Arantes descontextualiza trechos e frases para recontextualizá-los. Ou, dito como se deve, recolhe frases do contexto original para colocá-las no seu "real contexto", que estava envolto na cortina de fumaça da mídia. O autor pretende agir como quem põe uma lupa em certas "barbaridades" que passaram despercebidas, não porque seriam inacessíveis, mas porque eram visíveis demais.
O título do texto de Arantes faz alusão ao "Dicionário de Bolso" de Oswald de Andrade. Mas não se trata de reeditar o piadismo da virada modernista, ao qual Arantes, herdeiro da linhagem crítica que começa no crítico Antonio Candido e continua em Roberto Schwarz, sabe que não se pode voltar impunemente. Sobre o "fio vermelho" que une os dois, Arantes escreveu o livro "O Sentimento da Dialética".
Hoje, os filhotes "do contra" de Candido encontram-se no que eles chamam de "rive gauche" paulista, numa pizzaria (veja foto à esq.), no bairro Pinheiros, consagrada como "muzzarela marxista".
O gênero praticado pelo autor no "Diccionario" é a sátira, como indica no texto a epígrafe de Horácio, que significa algo como "tem feno nos chifres". Na Roma antiga, os touros bravos eram identificados por chumaços de feno que carregavam nos chifres. Os sátiros eram considerados "touros bravos", dos quais era prudente não se aproximar.
Há, é claro, outras fontes de inspiração. A mais evidente delas é o "Dicionário das Idéias Feitas", de Flaubert, parte do romance "Bouvard e Pécuchet".

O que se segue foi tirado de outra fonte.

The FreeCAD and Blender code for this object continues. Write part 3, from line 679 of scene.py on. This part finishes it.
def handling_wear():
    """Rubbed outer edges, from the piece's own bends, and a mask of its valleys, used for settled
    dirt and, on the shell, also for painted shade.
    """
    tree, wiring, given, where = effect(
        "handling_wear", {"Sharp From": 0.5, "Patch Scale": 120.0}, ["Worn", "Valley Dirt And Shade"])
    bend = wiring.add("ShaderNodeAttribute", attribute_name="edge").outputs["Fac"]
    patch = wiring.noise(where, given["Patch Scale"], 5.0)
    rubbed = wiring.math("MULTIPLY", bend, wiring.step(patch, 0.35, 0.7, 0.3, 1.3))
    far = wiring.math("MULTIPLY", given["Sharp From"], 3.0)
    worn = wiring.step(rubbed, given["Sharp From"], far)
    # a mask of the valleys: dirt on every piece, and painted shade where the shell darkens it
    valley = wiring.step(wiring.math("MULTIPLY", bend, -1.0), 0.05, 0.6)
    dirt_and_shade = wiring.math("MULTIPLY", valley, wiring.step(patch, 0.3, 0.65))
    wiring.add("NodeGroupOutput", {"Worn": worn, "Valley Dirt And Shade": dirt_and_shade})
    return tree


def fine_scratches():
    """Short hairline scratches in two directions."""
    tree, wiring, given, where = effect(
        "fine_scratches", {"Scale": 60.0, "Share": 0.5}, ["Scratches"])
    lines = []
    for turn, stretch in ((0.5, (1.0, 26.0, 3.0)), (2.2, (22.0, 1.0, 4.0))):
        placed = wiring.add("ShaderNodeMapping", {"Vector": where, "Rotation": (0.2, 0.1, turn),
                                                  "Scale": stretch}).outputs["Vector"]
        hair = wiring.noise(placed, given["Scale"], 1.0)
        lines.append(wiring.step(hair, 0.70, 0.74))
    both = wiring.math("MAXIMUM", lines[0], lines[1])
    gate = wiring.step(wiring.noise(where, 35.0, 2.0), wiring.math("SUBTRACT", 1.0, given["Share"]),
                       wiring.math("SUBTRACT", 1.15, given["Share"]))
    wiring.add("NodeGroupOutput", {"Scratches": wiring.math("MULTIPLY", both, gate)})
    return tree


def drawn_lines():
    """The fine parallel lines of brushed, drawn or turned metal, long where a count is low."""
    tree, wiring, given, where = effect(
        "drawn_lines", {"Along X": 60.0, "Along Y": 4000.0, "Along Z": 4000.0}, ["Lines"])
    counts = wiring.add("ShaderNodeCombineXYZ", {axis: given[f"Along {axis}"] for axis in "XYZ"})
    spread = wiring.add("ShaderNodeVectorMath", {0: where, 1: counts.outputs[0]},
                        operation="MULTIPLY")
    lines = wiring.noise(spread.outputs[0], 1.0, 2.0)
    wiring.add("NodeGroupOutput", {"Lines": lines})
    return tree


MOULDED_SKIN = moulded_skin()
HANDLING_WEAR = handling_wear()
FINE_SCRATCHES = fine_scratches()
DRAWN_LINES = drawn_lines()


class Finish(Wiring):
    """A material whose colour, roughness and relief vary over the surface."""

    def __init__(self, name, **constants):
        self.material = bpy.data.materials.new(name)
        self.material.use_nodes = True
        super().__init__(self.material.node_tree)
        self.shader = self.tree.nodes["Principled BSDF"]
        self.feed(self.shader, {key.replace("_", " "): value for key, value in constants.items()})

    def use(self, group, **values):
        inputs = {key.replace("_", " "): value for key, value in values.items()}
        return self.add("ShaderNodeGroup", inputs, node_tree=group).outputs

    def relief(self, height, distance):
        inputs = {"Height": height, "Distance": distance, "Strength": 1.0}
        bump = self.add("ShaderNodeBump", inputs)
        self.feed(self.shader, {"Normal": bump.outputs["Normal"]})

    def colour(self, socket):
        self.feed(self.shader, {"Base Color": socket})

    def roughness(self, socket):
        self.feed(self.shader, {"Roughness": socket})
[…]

O polemismo de Karl Kraus, que descreveu o funcionamento da sociedade austríaca em que viveu pinçando aqui e ali as suas manifestações mais epidérmicas, também comparece. Mas há sobretudo uma lição de Bertolt Brecht pontuando o texto: para desmontar alguém, basta que se lhe dê a palavra e faça-o falar, falar, falar, falar.